= Huang Ming-chao =

Taiwanese police officer

Huang Ming-chao (黃明昭; born 1962) is a Taiwanese police officer.

By 2012, Huang was the director of criminal investigations for the Taipei City Police Department. In this capacity, he was questioned about the department's actions during the Sunflower Student Movement. By 2017, Huang had become deputy director of the National Police Agency's Criminal Investigation Bureau. In 2019, Huang was promoted to first-in-command of the CIB, from his previous post as chief of police in Keelung. As CIB head, he commented on the tracking of drug traffickers and organized crime syndicates operating in Taiwan. In September of that year, Huang was tasked with visiting Kaohsiung as the city confronted incidents of violence throughout the month, attributed in part to a dispute between internet celebrities. After the Executive Yuan proposed regulations on modified air guns, Huang stated that the National Police Agency would publish a list of banned modifications.

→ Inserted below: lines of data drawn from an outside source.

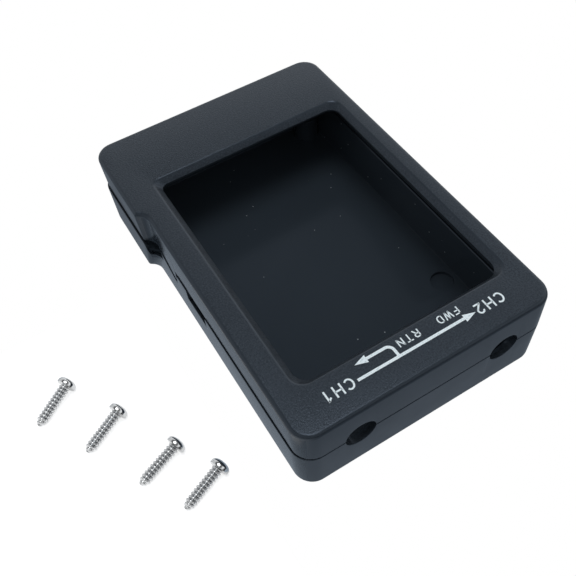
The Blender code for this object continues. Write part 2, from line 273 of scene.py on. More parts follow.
def new_material(name: str) -> tuple[Material, NodeTree, Node]:
    """Start a material.

    Args:
        name: name of the material.

    Returns:
        The material, its emptied node tree and its output node.
    """
    material = bpy.data.materials.new(name)
    material.use_nodes = True
    tree = material.node_tree
    tree.nodes.clear()
    return material, tree, node(tree, "OutputMaterial")


@dataclass(frozen=True)
class MouldedPlastic:
    """Black ABS as it comes from the mould.

    The mould's skin gives a grain of pits and bumps; larger, weaker patches vary the gloss, and
    handling leaves a few pale specks.
    """

    name: str
    colour: str
    pale: str  # where rubbed or dusty
    roughness: float
    roughness_swing: float
    grain_mm: float  # distance between bumps of the grain
    grain_height: float  # height of the grain, in millimetres
    wear: float = 0.35  # how pale the tops of the grain are
    specular: float = 0.5
    patch_mm: float = 9.0  # size of the gloss patches
    sheen: str = "cfe1f8"  # tint of the highlights
    speck_mm: float = 2.6  # distance between the places of dust specks
    speck_size: float = 0.05  # radius of a speck, as a share of that distance
    speck_rarity: float = 0.86  # share of those places that stay clean

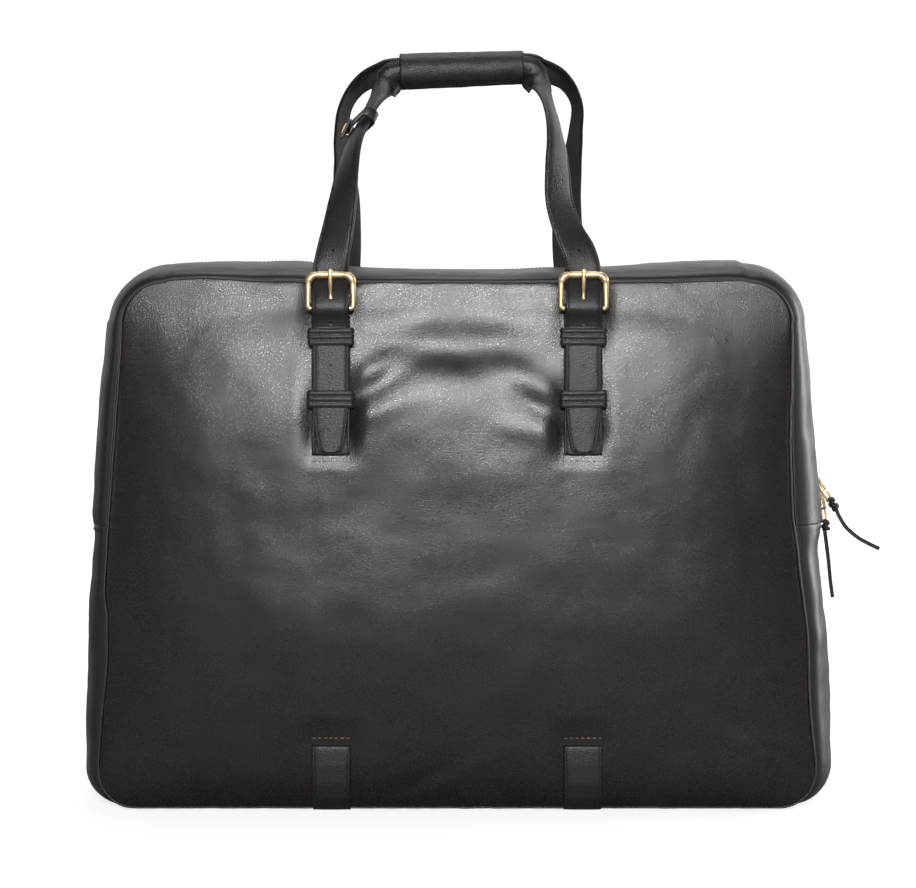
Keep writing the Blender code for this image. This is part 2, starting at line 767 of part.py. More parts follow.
def handle_stations(side):
    left, right = {"front": (FRONT_LEFT, FRONT_RIGHT), "rear": (REAR_LEFT, REAR_RIGHT)}[side]
    lean = GRIP_LEAN[side]
    sign = SIDES[side]
    turn = math.radians(lean)
    depth = STRAP_RING * math.cos(turn)
    rise = STRAP_RING * math.sin(turn)
    grip = []
    for share in (0.0, 0.5, 1.0):
        middle = GRIP_LEFT.lerp(GRIP_RIGHT, share)
        grip.append((middle.x, depth, middle.z + rise, lean, GRIP_CUP))
    stations = left + grip + right[::-1]
    return [(Vector((x, sign * d, z)), a, c) for x, d, z, a, c in stations]


def catmull(a, b, c, d, t):
    second, third = 2 * a - 5 * b + 4 * c - d, 3 * b - a - 3 * c + d
    return 0.5 * (2 * b + (c - a) * t + second * t**2 + third * t**3)


def handle_frames(side, steps=2):
    """[(point, lean, cup)] along a smooth curve through the stations."""
    stations = handle_stations(side)
    frames = []
    for i in range(len(stations) - 1):
        four = [stations[max(min(i + k, len(stations) - 1), 0)] for k in (-1, 0, 1, 2)]
        for j in range(steps):
            t = j / steps
            frames.append(tuple(catmull(*[s[k] for s in four], t) for k in range(3)))
    frames.append(stations[-1])
    return frames


def cut_frames(frames, start, end):
    """The frames between two distances along the curve, with new ones at both distances."""
    kept, gone = [], 0.0
    for before, after in zip(frames, frames[1:]):
        length = (after[0] - before[0]).length
        for share in sorted({0.0, (start - gone) / length, (end - gone) / length}):
            here = gone + share * length
            if 0 <= share < 1 and start - 1e-9 <= here <= end + 1e-9:
                kept.append(tuple(a + (b - a) * share for a, b in zip(before, after)))
        gone += length
    if end >= gone - 1e-9:
        kept.append(frames[-1])
    return kept


def frames_length(frames):
    return sum((b[0] - a[0]).length for a, b in zip(frames, frames[1:]))


def ribbon_axes(frames, i, sign):
    """Tangent, face normal and crosswise direction of a strap at frame i."""
    ahead = frames[min(i + 1, len(frames) - 1)][0]
    tangent = (ahead - frames[max(i - 1, 0)][0]).normalized()
    outside = Vector((-tangent.z, 0, tangent.x)).normalized()
    lean = math.radians(frames[i][1])
    normal = Vector((0, sign, 0)) * math.cos(lean) + outside * math.sin(lean)
    normal = (normal - tangent * normal.dot(tangent)).normalized()
    return tangent, normal, normal.cross(tangent)


def ribbon(name, frames, sign, finish):
    across = 4 if max(f[2] for f in frames) > 20 else 2

    def place(u, v):
        i = round(v * (len(frames) - 1))
        _, normal, crosswise = ribbon_axes(frames, i, sign)
        cup = math.radians(max(frames[i][2], 0.5))
        radius = STRAP_WIDTH / cup
        angle = (u - 0.5) * cup
        drop = radius * (1 - math.cos(angle))
        return frames[i][0] + crosswise * radius * math.sin(angle) - normal * drop

    return sheet(name, (across, len(frames) - 1), place, STRAP_LEATHER, finish)


def build_handles():
    for side, sign in SIDES.items():
        frames = handle_frames(side)
        length = frames_length(frames)
        flex_end = FLEX_LENGTH - 2 * GAP
        arch = cut_frames(frames, FLEX_LENGTH, length - FLEX_LENGTH)
        ribbon(f"handle_strap_{side}", arch, sign, "strap_leather")
        left = cut_frames(frames, FLEX_START, flex_end)
        ribbon(f"strap_flex_{side}_left", left, sign, "strap_leather")
        right = cut_frames(frames, length - flex_end, length - FLEX_START)
        ribbon(f"strap_flex_{side}_right", right, sign, "strap_leather")


def turned(name, profile, steps, finish, place):
    """A closed profile of (radius, height) points turned about its own Z."""
    mesh = bpy.data.meshes.new(name)
    made = bmesh.new()
    verts = [made.verts.new((r, 0, h)) for r, h in profile]
    for a, b in zip(verts, verts[1:] + verts[:1]):
        made.edges.new((a, b))
    made.to_mesh(mesh)
    made.free()
    obj = add_object(name, mesh, finish, place)
    screw = obj.modifiers.new("turn", "SCREW")
    screw.angle = 2 * math.pi
    screw.steps = steps
    screw.render_steps = steps
    screw.use_merge_vertices = True
    screw.merge_threshold = 1e-5
    return smooth(obj)


def build_grip():
    axis = GRIP_RIGHT - GRIP_LEFT
    half = axis.length / 2
    turn = axis.to_track_quat("Z", "Y").to_matrix().to_4x4()
    place = Matrix.Translation((GRIP_LEFT + GRIP_RIGHT) / 2) @ turn
    outer = [(radius, half * share) for radius, share in GRIP_PROFILE]
    profile = outer + [(GRIP_WALL_IN, -half), (GRIP_WALL_IN, half)]
    turned("grip_wrap", profile, 20, "strap_leather", place)
    mesh = bpy.data.meshes.new("grip_core")
    made = bmesh.new()
    sizes = {"radius1": CORE_RADIUS, "radius2": CORE_RADIUS, "depth": 2 * half - 0.008}
    bmesh.ops.create_cone(made, cap_ends=True, segments=12, **sizes)
    made.to_mesh(mesh)
    made.free()
    smooth(add_object("grip_core", mesh, "core", place))


def build_tag_loop():
    frames = handle_frames("front", 6)
    here = cut_frames(frames, TAG_PLACE - TAG_WIDTH, TAG_PLACE + TAG_WIDTH)
    i = len(here) // 2
    tangent, normal, crosswise = ribbon_axes(here, i, SIDES["front"])
    centre = here[i][0] - normal * TAG_DROP
    turn = Matrix((crosswise, normal, crosswise.cross(normal))).transposed().to_4x4()
    place = Matrix.Translation(centre) @ turn
    half_a, half_b, corner = TAG_INSIDE
    inner = rounded_box(half_a, half_b, corner)
    outer = rounded_box(half_a + TAG_LEATHER, half_b + TAG_LEATHER, corner + TAG_LEATHER)
    flat_solid("tag_loop_strap", [outer, inner], TAG_WIDTH, "strap_leather", place)
    wall = half_a + TAG_LEATHER / 2
    ring = [(wall + a, 0.0, b) for a, b in rounded_box(0.0019, 0.0060, 0.0010, 2)]
    points = [place @ Vector(p) for p in ring]
    wire("tag_buckle", points, 0.0006, "brass", closed=True, sides=1)


# ---- Zip sliders and pulls ----


def slider_frame(z):
    """Where a slider stands on the right side's chain: its middle, and the outward and upward ways."""
    slant = Vector((math.cos(TAPER_ANGLE), math.sin(TAPER_ANGLE)))
    low = chain_point((Vector((side_at(SIDE_SEAM), SIDE_SEAM)), slant, bulge_on_side(SIDE_SEAM)), 0)
    top = HIGH_CENTRE.y
    high = chain_point((Vector((side_at(top), top)), slant, bulge_on_side(top)), 0)
    up = (high - low).normalized()
    out = Vector((up.z, 0, -up.x))
    return low + up * ((z - low.z) / up.z), out, up


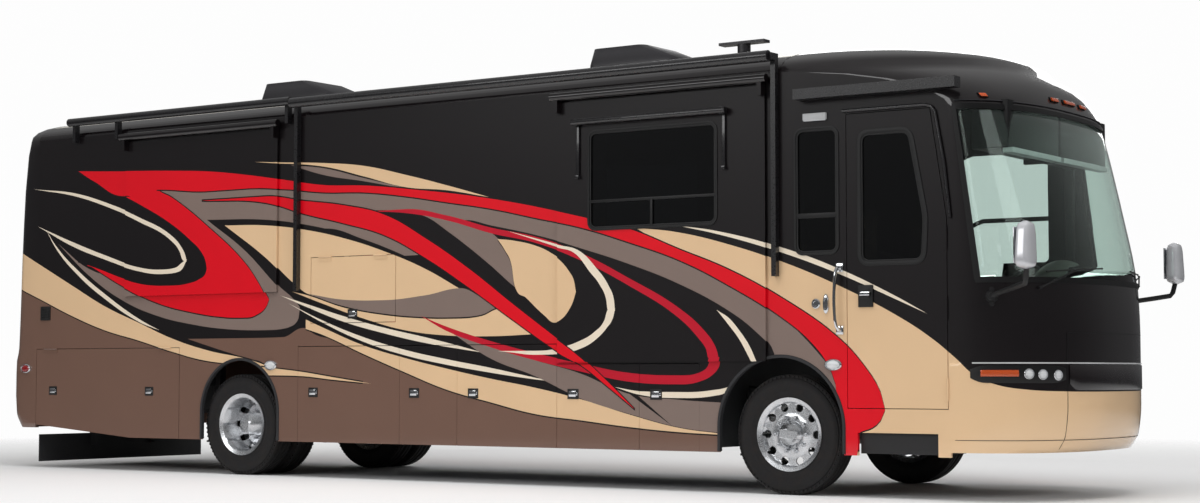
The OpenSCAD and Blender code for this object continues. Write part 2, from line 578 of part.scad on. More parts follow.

Huang remained with the Criminal Investigation Bureau through 2020. When Chen Chi-mai took office as Mayor of Kaohsiung in 2021, Huang accepted an appointment as director of the Kaohsiung Police Department. While leading the Kaohsiung Police Department, Huang commented on the police investigation of the 2021 Kaohsiung building fire. After Chen Ja-chin's request for early retirement was granted, Huang was appointed director-general of the National Police Agency.